There are several phases of pregnancy. I have just entered that which I like to call the Uncomfortable Phase. My belly is significant. My body is stretching and sore. I'm not sleeping very well so I'm tired. My diet is super sensitive and still causes a good deal of heartburn when I eat poorly. I barely fit in a plane seat (and I'm not even big! What about big people? How do they do it?). Crossing my legs causes all sorts of trouble. My legs fall asleep when I sit for too long. Bending forward tends to make the belly mad. And I can't stay out late--not that I really ever could. My bladder has shrunk to nothing, and I tend to leak when I sneeze or cough. Ug.
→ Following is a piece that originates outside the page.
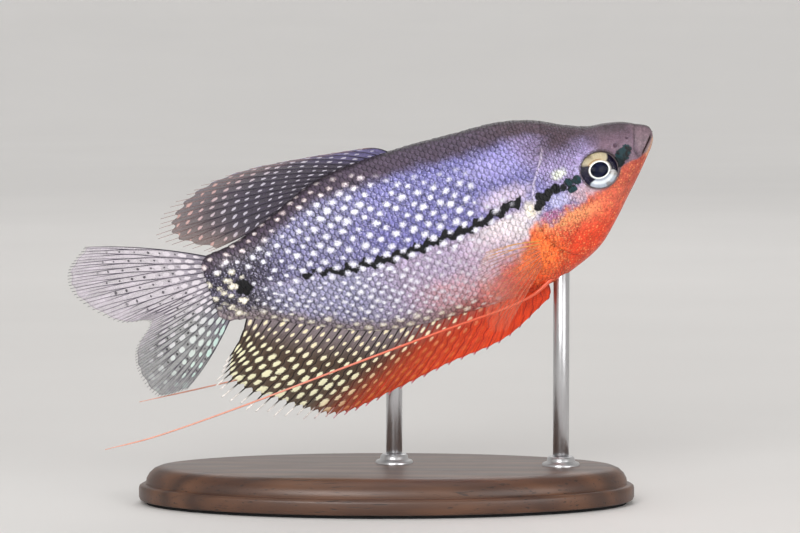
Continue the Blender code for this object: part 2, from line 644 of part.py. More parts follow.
def build():
    for obj in list(bpy.data.objects):
        bpy.data.objects.remove(obj, do_unlink=True)
    fish, cutters = collection("pearl_gourami"), collection("cutters")
    head_skin = material("head_skin", (0.72, 0.24, 0.12), 0.42)
    body_skin = material("body_skin", (0.38, 0.35, 0.52), 0.38, 0.25)
    dorsal_look = material("dorsal_fin", (0.26, 0.23, 0.26), 0.5)
    anal_look = material("anal_fin", (0.62, 0.20, 0.08), 0.5)
    tail_look = material("tail_fin", (0.60, 0.55, 0.56), 0.5)
    pectoral_look = material("pectoral_fin", (0.78, 0.58, 0.50), 0.45)
    feeler_look = material("feeler", (0.84, 0.36, 0.24), 0.5)
    eye_look = material("eye", (0.80, 0.80, 0.76), 0.12, 0.3)
    wood = material("stand_wood", (0.12, 0.065, 0.035), 0.45)
    steel = material("stand_steel", (0.62, 0.62, 0.63), 0.3, 1.0)

    # The gill edge is cut midway between two rings, so that no thin slivers arise
    rows = NOSE_ROWS + stations_between(HEAD_ROWS_FROM, HEAD_ROWS_TO, HEAD_ROW_STEP) + [HEAD_ROWS_TO]
    rows += stations_between(BODY_ROWS_FROM, BODY_ROWS_TO, BODY_ROW_STEP) + TAIL_ROWS
    trim = loft("skin_trim", rows, cutters, swell=GAP)

    # Side views of what belongs to each node; they reach well past the body above, below, before and behind
    top, low, ahead, beyond = GILL_EDGE[0][1], GILL_EDGE[-1][1], -10.0, BODY_END + 10.0
    head_side = [*GILL_EDGE, (ahead, low), (ahead, top)]
    torso_side = [(s + GILL_GAP, h) for s, h in GILL_EDGE] + [(STALK_FROM, low), (STALK_FROM, top)]
    stalk_side = [(STALK_FROM + GAP, top), (STALK_FROM + GAP, low), (beyond, low), (beyond, top)]

    head = loft("head", rows, fish, look=head_skin, of_head=True)
    boolean(head, "INTERSECT", prism("head_side", head_side, cutters))
    join(head, lips(cutters))
    for side in (-1, 1):
        boolean(head, "DIFFERENCE", eye(f"socket_{side}", side, cutters, None, GAP))
        for n, (s, h, radius) in enumerate(NOSTRILS):
            boolean(head, "DIFFERENCE", nostril_cut(f"nostril_{n}_{side}", s, h, radius, side, cutters))
    boolean(head, "DIFFERENCE", mouth_cut(cutters))
    keep_largest(head)

    torso = loft("torso", rows, fish, look=body_skin)
    boolean(torso, "INTERSECT", prism("torso_side", torso_side, cutters))
    keep_largest(torso)
    stalk = loft("tail_stalk", rows, fish, look=body_skin)
    boolean(stalk, "INTERSECT", prism("stalk_side", stalk_side, cutters))
    keep_largest(stalk)

    fins = [
        dorsal_fin(fish, dorsal_look),
        anal_fin(fish, anal_look),
        tail_fin(fish, tail_look),
        pectoral_fin("fin_pectoral_right", -1, fish, pectoral_look),
        pectoral_fin("fin_pectoral_left", 1, fish, pectoral_look),
        feeler("feeler_right", -1, FEELER_NEAR, fish, feeler_look),
        feeler("feeler_left", 1, FEELER_FAR, fish, feeler_look),
    ]
    for fin in fins:
        boolean(fin, "DIFFERENCE", trim)
        keep_largest(fin)
    eyes = [eye("eye_right", -1, fish, eye_look), eye("eye_left", 1, fish, eye_look)]

    pose = bpy.data.objects.new("fish_pose", None)
    fish.objects.link(pose)
    pose.rotation_euler = (0.0, -NOSE_UP, 0.0)
    pose.location = Vector(NOSE_AT) * MM
    for piece in (head, torso, stalk, *fins, *eyes, trim):
        piece.parent = pose

    stand_base(fish, wood)
    rod_up_to("stand_rod_front", ROD_FRONT, trim, fish, steel)
    rod_up_to("stand_rod_back", ROD_BACK, trim, fish, steel)

    for cutter in cutters.objects:
        cutter.hide_render = True
        cutter.display_type = "WIRE"
    for piece in fish.objects:
        if piece.type == "MESH":
            piece.data.shade_smooth()
            piece.data.set_sharp_from_angle(angle=math.radians(45))


build()
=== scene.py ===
"""Pearl gourami, a full-grown male at life size, as a still museum model on a display stand.

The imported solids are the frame. The sections follow the model as it is put together: studio, base, rods, body
skin, scales, eyes, fins and feelers. Lengths are in millimetres unless a name says otherwise.
"""

import math

import bpy
import numpy as np
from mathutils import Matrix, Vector


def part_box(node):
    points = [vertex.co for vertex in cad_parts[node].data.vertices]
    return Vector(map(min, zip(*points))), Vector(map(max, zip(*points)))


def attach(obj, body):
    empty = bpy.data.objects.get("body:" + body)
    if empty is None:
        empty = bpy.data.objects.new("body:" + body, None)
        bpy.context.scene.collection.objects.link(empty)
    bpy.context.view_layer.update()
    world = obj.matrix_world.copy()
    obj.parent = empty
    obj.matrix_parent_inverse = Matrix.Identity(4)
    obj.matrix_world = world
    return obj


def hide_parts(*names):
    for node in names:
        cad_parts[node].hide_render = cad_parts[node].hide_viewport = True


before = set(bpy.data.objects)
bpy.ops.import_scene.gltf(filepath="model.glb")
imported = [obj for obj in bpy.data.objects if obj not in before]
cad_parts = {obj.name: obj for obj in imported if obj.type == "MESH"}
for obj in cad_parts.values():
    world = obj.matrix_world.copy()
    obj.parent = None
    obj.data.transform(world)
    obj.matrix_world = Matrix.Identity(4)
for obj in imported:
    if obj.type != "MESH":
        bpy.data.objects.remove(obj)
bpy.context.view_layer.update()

# The studio. A round sweep of pale matt board stands well clear of the model on all sides, and large soft
# lamps over it give the even light of a museum's photograph. The board also glows a little of itself, more so
# further off, as painted light in place of the lamps' light that falls off with distance. The camera looks
# straight at the fish's right flank, from a little above, and a picture's width takes in 148 mm there.
MM = 0.001
VIEW_CENTRE = Vector((7.5, 0.0, 44.0)) * MM
VIEW_WIDTH, VIEW_LENS, VIEW_SENSOR = 148.0, 180.0, 36.0
VIEW_ELEVATION = math.radians(4.5)
SWEEP = ((0.0, 0.0), (1500.0, 0.0), (1900.0, 60.0), (2200.0, 300.0), (2300.0, 700.0), (2300.0, 2600.0))
SWEEP_ROWS, SWEEP_TURNS = 60, 96
LAMPS = (  # where each soft lamp stands, its edge and its power in watts
    ((-200.0, -780.0, 420.0), 420.0, 4.0),
    ((480.0, -560.0, 240.0), 420.0, 1.6),
    ((60.0, 620.0, 560.0), 520.0, 1.1),
    ((0.0, -60.0, 900.0), 600.0, 1.2),
)
# BOARD_GLOW is painted light: the board's own glow stands in for light from beyond the lamps
BOARD_GLOW = 0.2  # the board gives back the light of the hall beyond the lamps, more so further off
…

Then there is the whole issue of the baby kicking me. A friend said it is like having a bag of microwave popcorn in your stomach for a few months. I agree. He is SO active. With Ada, it was so new and exciting, and I didn't notice the movements as much or until later on in the pregnancy. Now it is much more noticeable and annoying when I'm trying to get some sleep. I think first pregnancies are all so new and exciting and unknown that they are less annoying. I feel bad saying that this pregnancy is annoying, but it kind of is. It just isn't as easy. And I'm impatient and just want to fast forward to the whole part where I have the baby and we live happily ever after.
I will say that, today, holding my friend Alison's newborn daughter Ella, I was again reminded of why I've chosen to have a second child and go through this Uncomfortable Phase. I'm doing it for that little noise a baby makes when they sleep. That "ahhh, ahhh, ahhh" breathing noise. I vowed today that I will record it and save it forever and always. It is the most beautiful sound in the world to me. So calming and reassuring. Seeing her baby puts things in perspective. And it was nice to see Ada sitting there with baby Ella in the Boppy on her lap. Ada was good about being gentle with her and she pointed out Ella's eyes, ears and nose. She messed up her hair and touched her feet, but all in a loving and tender way. I think most parents fear their kids will reject the new baby and get violent so it was nice to see that Ada's first reaction to Ella was positive.
Moral of the story: It is hard work being pregnant. Find something positive to focus on to make it all worthwhile. I suggest that little "ahhh" noise a baby makes, and the peaceful faces they make when they sleep. That does it for me.